Het Gentse maandbladje van de N-VA “interviewde” Vlaams minister van Onroerend Erfgoed Matthias Diependaele en Anneleen Van Bossuyt, gemeentelijk fractievoorzitter. Beiden zijn juristen en kunnen dus met kennis van zaken oordelen over de geschiedenis van Vlaanderen en haar betekenis als erfgoed. Onze “humanitaire nationalisten” beschikken over namelijk over bijzondere gaven om de ziel van Vlaanderen aan te voelen. De titel van het stukje luidt “Iedereen moet kunnen leren over onze rijke, Vlaamse geschiedenis”. Een lofwaardig initiatief.

In de eerste plaats gaat het om een promotie-interview. De N-VA bekommert zich namelijk als geen andere om Gentse cultuurmonumenten zoals het Gravensteen, het Citadelpark en zijn muziekkiosk, de Opera, het Designmuseum, het Internationaal Conferentie Centrum, het bezoekerscentrum voor het Lam Gods, de Graslei, de St. Delhaizekerk, etc.

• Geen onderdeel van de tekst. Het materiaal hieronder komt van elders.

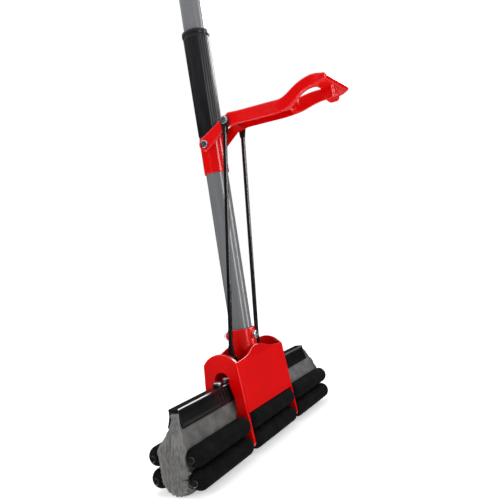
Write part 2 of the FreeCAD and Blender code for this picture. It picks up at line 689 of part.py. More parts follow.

De stad steekt er miljoenen in maar gelukkig is de N-VA er om daarbij te zorgen voor enige participatie en overleg van de burgers, een praktijk die bij het stadsbestuur “helaas dode letter blijft”. Het is onze rechtsgeleerde heemkundigen echter niet opgevallen dat al deze monumenten, met uitzondering van het Gravensteen”, producten zijn van het middeleeuwse stadspatriciaat en van hun opvolgers, de liberale textielbaronnen, allemaal Franskiljons. In onze rijke geschiedenis heeft Gent bovendien niet deelgenomen aan de Guldensporenslag. Zo nationaal voelend waren alle Vlamingen toen nog niet. Dat moet nu anders.

Vandaar de tweede betekenis van het interview. De promotie van de het Vlaams nationalisme bij een bevolking die daar nog niet genoeg van doordrongen is. De Vlamingen zijn nog altijd een “volk in wording is” en aan die genese sleutelt de N-VA, daarbij geholpen door het Vlaamse Belang. Trots op een half mythisch verleden moet het separatisme aanwakkeren, het streefdoel van de laatkapitalistische Vlaamse Beweging.

Maar er steekt meer achter “Iedereen moet kunnen leren over onze rijke, Vlaamse geschiedenis”, de titel van het promotie-interview. Historici vinden in het verleden van alle volkeren, mensengroepen en samenlevingen rijke buit. Ze leren ons alle, zonder uitzondering veel over de menselijke gedragingen en de evolutie van de maatschappij.

Wat bedoelen onze nationalistische stoottroepen met “onze rijke geschiedenis”? Wel, dat ze rijker is dan die van vele anderen, dus beter, interessanter en een sterke ideologische basis voor onafhankelijkheid. Voor beroepshistorici die het ernstig menen met hun vak hebben echter alle volkeren, naties, gemeenschappen een rijk verleden dat ons heel wat leert over de menselijke gedragingen, de ontwikkelingsmechanismen van de maatschappij. Mevrouw M. Doornaert zal hier tegenin brengen dat die historici zich schuldig maken aan veralgemening en verstrikt zitten in de netten van woke en linkse censuur in het algemeen. Maar zij is geen historica maar een onafhankelijk experte in wereldpolitiek en cultuur.

De N-VA volgt het ontwikkelingsschema van het nationalisme van de kleine Europese volkeren dat de Tsjechische historicus Miroslav Hroch heeft bestudeerd. De “patriotten” moeten het gewone volk duidelijk maken dat ze een volk vormen. Er wordt dus gehamerd op het “rijke verleden”, uiteraard een specifiek verleden met een eigen ziel. In ons geval de Vlaamse ziel. En dat is wel een heel speciale.